*EXERCISE DIRECTIONS:*
Reproduce every entry exactly.

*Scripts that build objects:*
>>
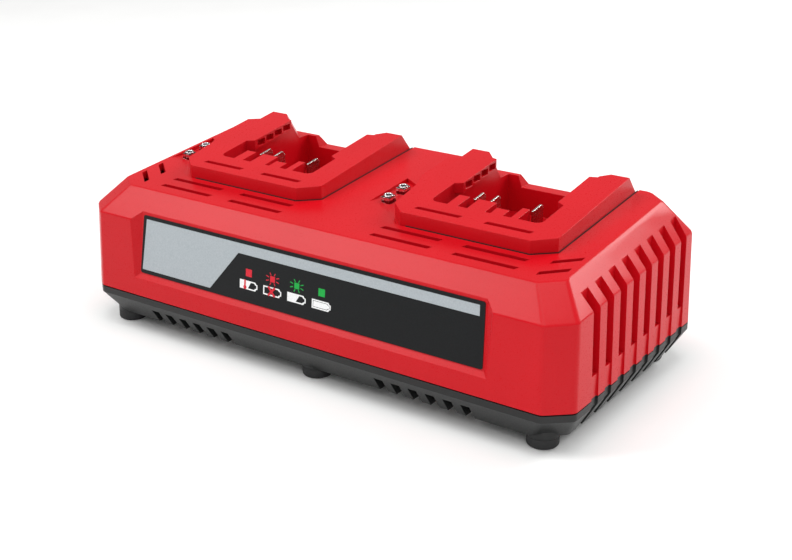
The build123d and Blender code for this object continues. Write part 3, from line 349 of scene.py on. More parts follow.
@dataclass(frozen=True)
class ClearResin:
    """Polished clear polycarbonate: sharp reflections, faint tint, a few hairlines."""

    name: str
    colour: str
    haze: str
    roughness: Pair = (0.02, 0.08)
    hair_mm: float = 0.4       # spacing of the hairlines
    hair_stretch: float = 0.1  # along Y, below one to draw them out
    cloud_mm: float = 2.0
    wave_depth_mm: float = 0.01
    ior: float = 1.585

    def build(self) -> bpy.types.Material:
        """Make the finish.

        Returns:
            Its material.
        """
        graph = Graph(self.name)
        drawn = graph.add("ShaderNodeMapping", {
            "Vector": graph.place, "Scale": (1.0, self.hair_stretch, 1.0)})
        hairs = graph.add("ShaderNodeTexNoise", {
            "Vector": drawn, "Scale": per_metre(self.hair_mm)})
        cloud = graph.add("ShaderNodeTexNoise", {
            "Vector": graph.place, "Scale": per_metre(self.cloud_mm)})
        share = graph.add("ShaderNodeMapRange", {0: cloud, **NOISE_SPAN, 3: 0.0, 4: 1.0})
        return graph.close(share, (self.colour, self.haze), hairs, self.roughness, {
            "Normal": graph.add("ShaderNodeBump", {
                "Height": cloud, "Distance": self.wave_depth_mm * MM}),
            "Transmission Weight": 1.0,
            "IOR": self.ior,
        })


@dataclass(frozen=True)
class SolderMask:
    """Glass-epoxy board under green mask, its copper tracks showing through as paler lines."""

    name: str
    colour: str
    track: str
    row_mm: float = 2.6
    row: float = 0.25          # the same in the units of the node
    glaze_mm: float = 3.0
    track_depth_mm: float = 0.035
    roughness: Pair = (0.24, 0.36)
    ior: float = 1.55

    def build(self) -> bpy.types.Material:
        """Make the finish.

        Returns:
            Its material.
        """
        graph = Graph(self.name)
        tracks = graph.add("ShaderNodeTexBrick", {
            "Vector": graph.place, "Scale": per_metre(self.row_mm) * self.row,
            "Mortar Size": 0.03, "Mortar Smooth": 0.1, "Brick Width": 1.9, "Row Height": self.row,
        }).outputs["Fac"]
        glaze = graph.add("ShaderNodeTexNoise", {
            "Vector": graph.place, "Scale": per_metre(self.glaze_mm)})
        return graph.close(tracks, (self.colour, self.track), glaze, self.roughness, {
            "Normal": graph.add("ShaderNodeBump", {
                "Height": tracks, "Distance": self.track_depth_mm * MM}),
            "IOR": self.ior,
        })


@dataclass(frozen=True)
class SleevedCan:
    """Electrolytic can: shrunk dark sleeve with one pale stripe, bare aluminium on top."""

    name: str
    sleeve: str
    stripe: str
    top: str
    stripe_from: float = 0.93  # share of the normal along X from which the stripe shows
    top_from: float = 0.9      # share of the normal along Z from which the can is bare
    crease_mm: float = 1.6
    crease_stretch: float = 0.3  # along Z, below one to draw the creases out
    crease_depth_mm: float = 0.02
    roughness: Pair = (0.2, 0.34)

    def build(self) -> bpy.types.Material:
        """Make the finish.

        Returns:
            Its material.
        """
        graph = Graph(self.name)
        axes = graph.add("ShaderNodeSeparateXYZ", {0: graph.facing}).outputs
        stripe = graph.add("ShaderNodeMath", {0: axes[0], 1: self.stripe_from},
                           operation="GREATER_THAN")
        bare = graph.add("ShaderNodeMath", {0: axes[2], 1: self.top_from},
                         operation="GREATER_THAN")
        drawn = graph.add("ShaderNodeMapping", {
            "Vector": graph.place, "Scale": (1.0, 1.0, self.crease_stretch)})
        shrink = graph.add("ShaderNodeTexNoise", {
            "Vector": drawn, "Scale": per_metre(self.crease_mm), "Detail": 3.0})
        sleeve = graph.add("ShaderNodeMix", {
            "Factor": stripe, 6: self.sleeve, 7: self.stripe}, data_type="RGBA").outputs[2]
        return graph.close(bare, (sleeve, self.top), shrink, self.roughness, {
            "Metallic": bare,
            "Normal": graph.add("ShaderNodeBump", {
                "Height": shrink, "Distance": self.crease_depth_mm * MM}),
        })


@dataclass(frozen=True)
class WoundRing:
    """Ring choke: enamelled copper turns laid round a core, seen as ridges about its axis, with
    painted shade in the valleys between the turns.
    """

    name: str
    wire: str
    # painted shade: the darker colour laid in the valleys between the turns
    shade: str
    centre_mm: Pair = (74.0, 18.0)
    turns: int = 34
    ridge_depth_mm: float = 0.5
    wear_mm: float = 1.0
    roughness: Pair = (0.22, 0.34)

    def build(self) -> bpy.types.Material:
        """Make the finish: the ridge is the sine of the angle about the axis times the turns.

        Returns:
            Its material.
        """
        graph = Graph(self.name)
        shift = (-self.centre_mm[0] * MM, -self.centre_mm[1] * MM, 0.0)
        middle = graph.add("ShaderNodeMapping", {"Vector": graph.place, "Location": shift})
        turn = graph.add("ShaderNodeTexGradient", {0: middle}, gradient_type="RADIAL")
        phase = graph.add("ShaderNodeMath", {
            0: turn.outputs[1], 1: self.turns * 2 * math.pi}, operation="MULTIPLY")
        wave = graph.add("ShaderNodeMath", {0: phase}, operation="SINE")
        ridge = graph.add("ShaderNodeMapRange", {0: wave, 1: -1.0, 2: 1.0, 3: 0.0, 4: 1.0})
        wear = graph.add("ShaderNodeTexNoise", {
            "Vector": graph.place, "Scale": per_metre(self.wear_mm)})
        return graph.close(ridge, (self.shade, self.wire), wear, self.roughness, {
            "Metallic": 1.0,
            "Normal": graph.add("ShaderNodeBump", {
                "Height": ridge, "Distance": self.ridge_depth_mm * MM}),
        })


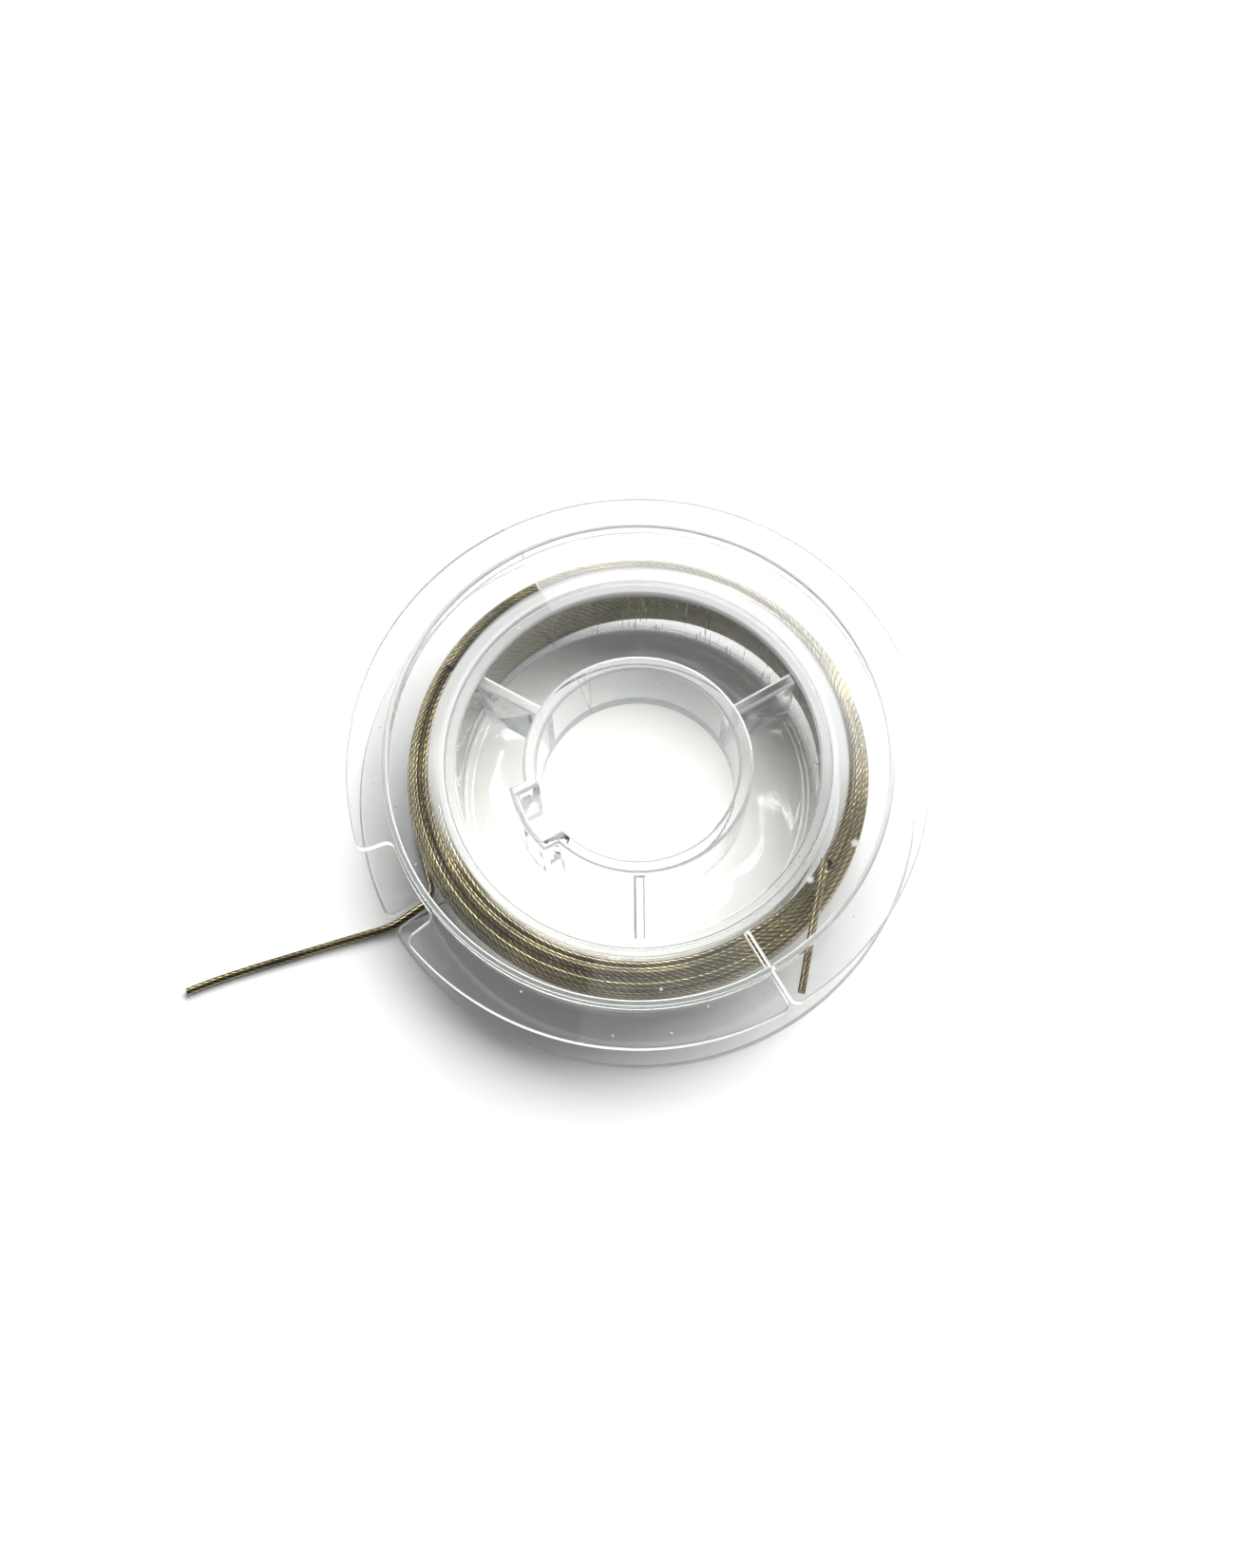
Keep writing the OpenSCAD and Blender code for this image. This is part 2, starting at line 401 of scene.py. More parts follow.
<<
*REPLY:*
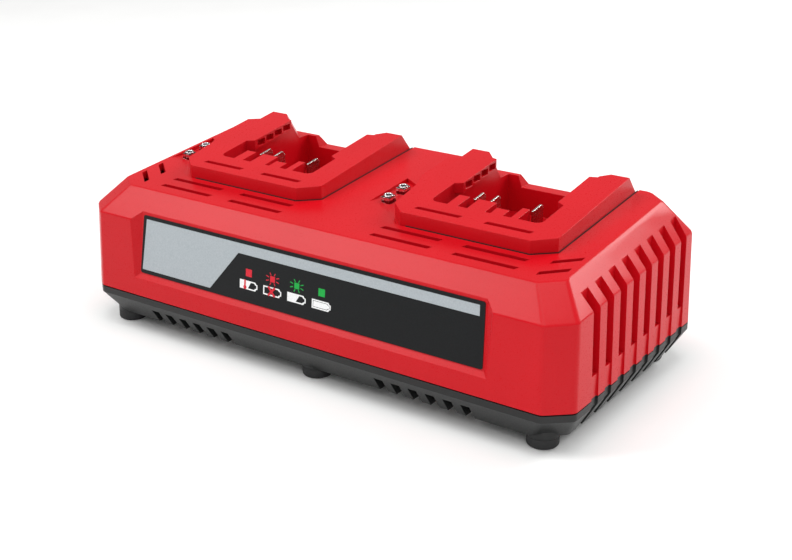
The build123d and Blender code for this object continues. Write part 3, from line 349 of scene.py on. More parts follow.
@dataclass(frozen=True)
class ClearResin:
    """Polished clear polycarbonate: sharp reflections, faint tint, a few hairlines."""

    name: str
    colour: str
    haze: str
    roughness: Pair = (0.02, 0.08)
    hair_mm: float = 0.4       # spacing of the hairlines
    hair_stretch: float = 0.1  # along Y, below one to draw them out
    cloud_mm: float = 2.0
    wave_depth_mm: float = 0.01
    ior: float = 1.585

    def build(self) -> bpy.types.Material:
        """Make the finish.

        Returns:
            Its material.
        """
        graph = Graph(self.name)
        drawn = graph.add("ShaderNodeMapping", {
            "Vector": graph.place, "Scale": (1.0, self.hair_stretch, 1.0)})
        hairs = graph.add("ShaderNodeTexNoise", {
            "Vector": drawn, "Scale": per_metre(self.hair_mm)})
        cloud = graph.add("ShaderNodeTexNoise", {
            "Vector": graph.place, "Scale": per_metre(self.cloud_mm)})
        share = graph.add("ShaderNodeMapRange", {0: cloud, **NOISE_SPAN, 3: 0.0, 4: 1.0})
        return graph.close(share, (self.colour, self.haze), hairs, self.roughness, {
            "Normal": graph.add("ShaderNodeBump", {
                "Height": cloud, "Distance": self.wave_depth_mm * MM}),
            "Transmission Weight": 1.0,
            "IOR": self.ior,
        })


@dataclass(frozen=True)
class SolderMask:
    """Glass-epoxy board under green mask, its copper tracks showing through as paler lines."""

    name: str
    colour: str
    track: str
    row_mm: float = 2.6
    row: float = 0.25          # the same in the units of the node
    glaze_mm: float = 3.0
    track_depth_mm: float = 0.035
    roughness: Pair = (0.24, 0.36)
    ior: float = 1.55

    def build(self) -> bpy.types.Material:
        """Make the finish.

        Returns:
            Its material.
        """
        graph = Graph(self.name)
        tracks = graph.add("ShaderNodeTexBrick", {
            "Vector": graph.place, "Scale": per_metre(self.row_mm) * self.row,
            "Mortar Size": 0.03, "Mortar Smooth": 0.1, "Brick Width": 1.9, "Row Height": self.row,
        }).outputs["Fac"]
        glaze = graph.add("ShaderNodeTexNoise", {
            "Vector": graph.place, "Scale": per_metre(self.glaze_mm)})
        return graph.close(tracks, (self.colour, self.track), glaze, self.roughness, {
            "Normal": graph.add("ShaderNodeBump", {
                "Height": tracks, "Distance": self.track_depth_mm * MM}),
            "IOR": self.ior,
        })


@dataclass(frozen=True)
class SleevedCan:
    """Electrolytic can: shrunk dark sleeve with one pale stripe, bare aluminium on top."""

    name: str
    sleeve: str
    stripe: str
    top: str
    stripe_from: float = 0.93  # share of the normal along X from which the stripe shows
    top_from: float = 0.9      # share of the normal along Z from which the can is bare
    crease_mm: float = 1.6
    crease_stretch: float = 0.3  # along Z, below one to draw the creases out
    crease_depth_mm: float = 0.02
    roughness: Pair = (0.2, 0.34)

    def build(self) -> bpy.types.Material:
        """Make the finish.

        Returns:
            Its material.
        """
        graph = Graph(self.name)
        axes = graph.add("ShaderNodeSeparateXYZ", {0: graph.facing}).outputs
        stripe = graph.add("ShaderNodeMath", {0: axes[0], 1: self.stripe_from},
                           operation="GREATER_THAN")
        bare = graph.add("ShaderNodeMath", {0: axes[2], 1: self.top_from},
                         operation="GREATER_THAN")
        drawn = graph.add("ShaderNodeMapping", {
            "Vector": graph.place, "Scale": (1.0, 1.0, self.crease_stretch)})
        shrink = graph.add("ShaderNodeTexNoise", {
            "Vector": drawn, "Scale": per_metre(self.crease_mm), "Detail": 3.0})
        sleeve = graph.add("ShaderNodeMix", {
            "Factor": stripe, 6: self.sleeve, 7: self.stripe}, data_type="RGBA").outputs[2]
        return graph.close(bare, (sleeve, self.top), shrink, self.roughness, {
            "Metallic": bare,
            "Normal": graph.add("ShaderNodeBump", {
                "Height": shrink, "Distance": self.crease_depth_mm * MM}),
        })


@dataclass(frozen=True)
class WoundRing:
    """Ring choke: enamelled copper turns laid round a core, seen as ridges about its axis, with
    painted shade in the valleys between the turns.
    """

    name: str
    wire: str
    # painted shade: the darker colour laid in the valleys between the turns
    shade: str
    centre_mm: Pair = (74.0, 18.0)
    turns: int = 34
    ridge_depth_mm: float = 0.5
    wear_mm: float = 1.0
    roughness: Pair = (0.22, 0.34)

    def build(self) -> bpy.types.Material:
        """Make the finish: the ridge is the sine of the angle about the axis times the turns.

        Returns:
            Its material.
        """
        graph = Graph(self.name)
        shift = (-self.centre_mm[0] * MM, -self.centre_mm[1] * MM, 0.0)
        middle = graph.add("ShaderNodeMapping", {"Vector": graph.place, "Location": shift})
        turn = graph.add("ShaderNodeTexGradient", {0: middle}, gradient_type="RADIAL")
        phase = graph.add("ShaderNodeMath", {
            0: turn.outputs[1], 1: self.turns * 2 * math.pi}, operation="MULTIPLY")
        wave = graph.add("ShaderNodeMath", {0: phase}, operation="SINE")
        ridge = graph.add("ShaderNodeMapRange", {0: wave, 1: -1.0, 2: 1.0, 3: 0.0, 4: 1.0})
        wear = graph.add("ShaderNodeTexNoise", {
            "Vector": graph.place, "Scale": per_metre(self.wear_mm)})
        return graph.close(ridge, (self.shade, self.wire), wear, self.roughness, {
            "Metallic": 1.0,
            "Normal": graph.add("ShaderNodeBump", {
                "Height": ridge, "Distance": self.ridge_depth_mm * MM}),
        })


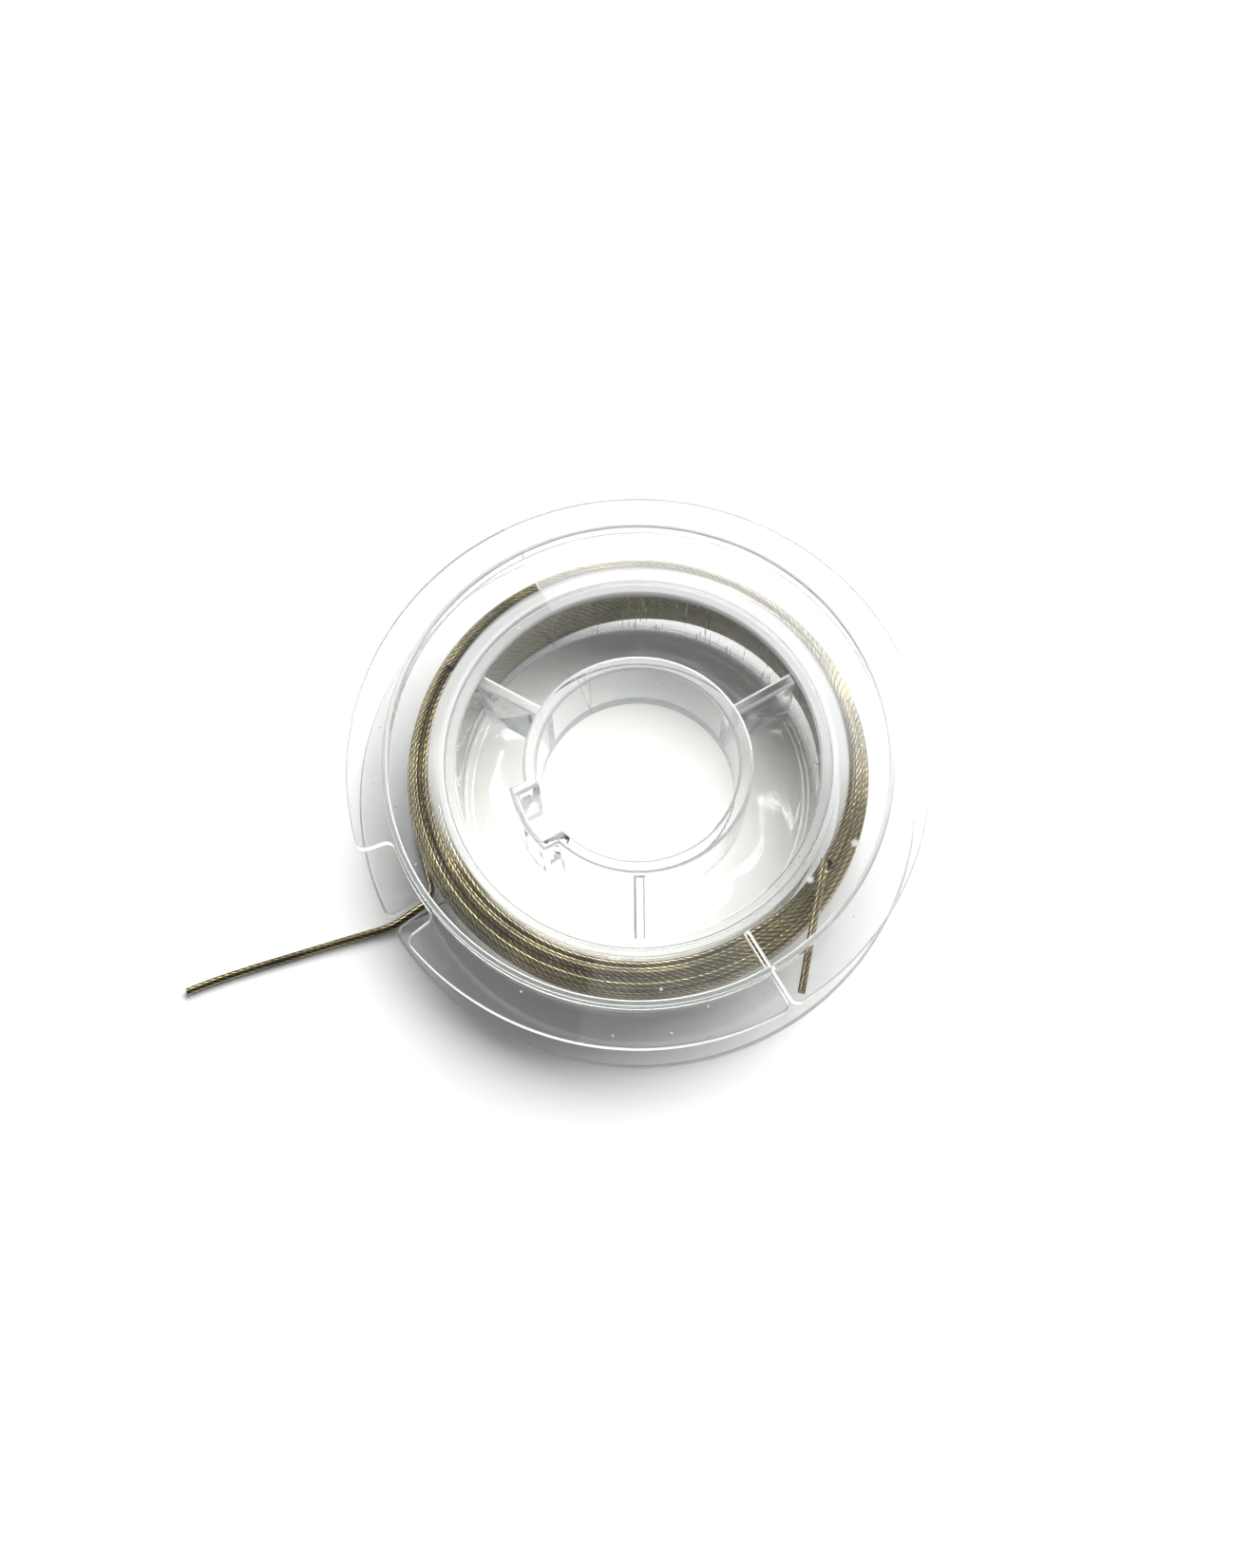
Keep writing the OpenSCAD and Blender code for this image. This is part 2, starting at line 401 of scene.py. More parts follow.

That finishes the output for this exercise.